Perplexity measures how well a probability distribution predicts a sample. For a language model, perplexity is the exponential of the average negative log-likelihood per token: a perplexity of 20 means the model is on average as uncertain as if choosing uniformly from 20 equally likely next tokens. Lower is better. Perplexity is the dominant intrinsic metric for language model pretraining, though it does not directly measure whether the model produces text humans find useful.
Classic n-gram metrics struggle with the open-ended outputs of modern large language models. The field has moved toward embedding-based metrics like BERTScore, which compares contextual embeddings rather than surface tokens, and learned metrics like BLEURT, which predict human ratings. LLM-as-judge evaluation, where a strong model scores the outputs of a weaker one, is also increasingly common.
Clustering is unsupervised, so evaluation is trickier than for supervised tasks. The Adjusted Rand Index (ARI) compares a predicted clustering to a ground-truth clustering, correcting for chance. The Silhouette Score works without ground truth by measuring how tight each cluster is and how well separated it is from the others, with values from -1 to 1. Normalized Mutual Information (NMI) measures clustering agreement using information theory. [6]

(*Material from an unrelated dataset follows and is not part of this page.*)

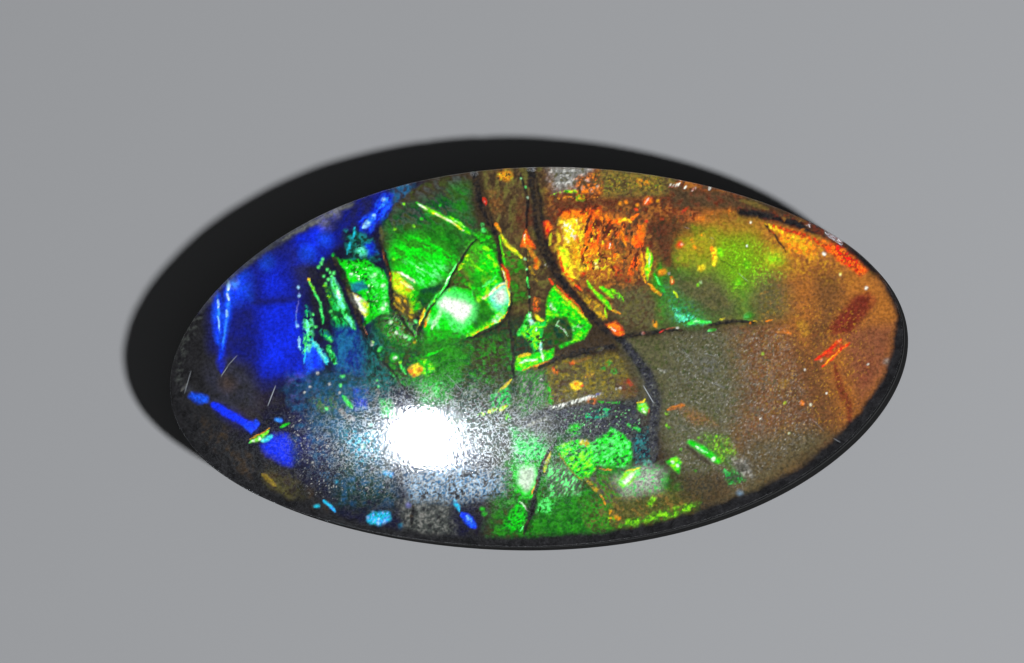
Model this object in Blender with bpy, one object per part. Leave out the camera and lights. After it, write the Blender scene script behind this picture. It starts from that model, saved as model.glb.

If classes are balanced and every error costs the same, accuracy is a reasonable starting point. For imbalanced data or asymmetric costs, look at precision, recall, F1, or AUC-PR. [2] For regression, RMSE is the default when large errors are unacceptable and MAE when robustness to outliers matters. For ranking, NDCG dominates web search, MAP fits traditional information retrieval, and MRR fits question answering. For generation, no single automatic metric is sufficient, so most papers report several and supplement them with human evaluation.
The table below summarizes the common default metrics by task type.
| Task | Common metrics | Typical default | Range |
|---|---|---|---|
| Binary classification | Accuracy, precision, recall, F1, AUC-ROC, AUC-PR | Accuracy (balanced); F1 or AUC-PR (imbalanced) | 0 to 1 |
| Regression | MAE, MSE, RMSE, R^2, MAPE | R^2 (scikit-learn); RMSE (reporting) | R^2: up to 1; errors: 0 and up |
| Ranking / IR | MRR, MAP, NDCG | NDCG (web search) | 0 to 1 |
| Text generation | BLEU, ROUGE, METEOR, BERTScore, perplexity | Multiple plus human eval | varies |
| Clustering | ARI, Silhouette, NMI | ARI (with labels); Silhouette (without) | ARI/Silhouette: -1 to 1 |
A useful warning is Goodhart's law: when a measure becomes a target, it ceases to be a good measure. That phrasing comes from the anthropologist Marilyn Strathern, who in 1997 wrote, "When a measure becomes a target, it ceases to be a good measure." [10] A model heavily optimized for a specific metric often gets worse on the underlying quality that metric was meant to capture. OpenAI researchers studied this in the reinforcement learning from human feedback setting, showing that "optimizing against the reward model is expected to make the policy worse with respect to the gold reward model after a certain point, due to Goodhart's law," because the reward model is an imperfect proxy for human preference. [7] The practical implication is to evaluate on multiple metrics and treat any one number with healthy suspicion.
Imagine a game where you guess what fruit is in a bag without looking, then check if you were right. A metric is a way to keep score. You could count how many fruits you got exactly right, or how often you said "apple" when it was something else, or give yourself partial credit when you were close. Each scoring rule tells you something different about how good you are. Machine learning models play their own version of the same game, and metrics are the scoreboards.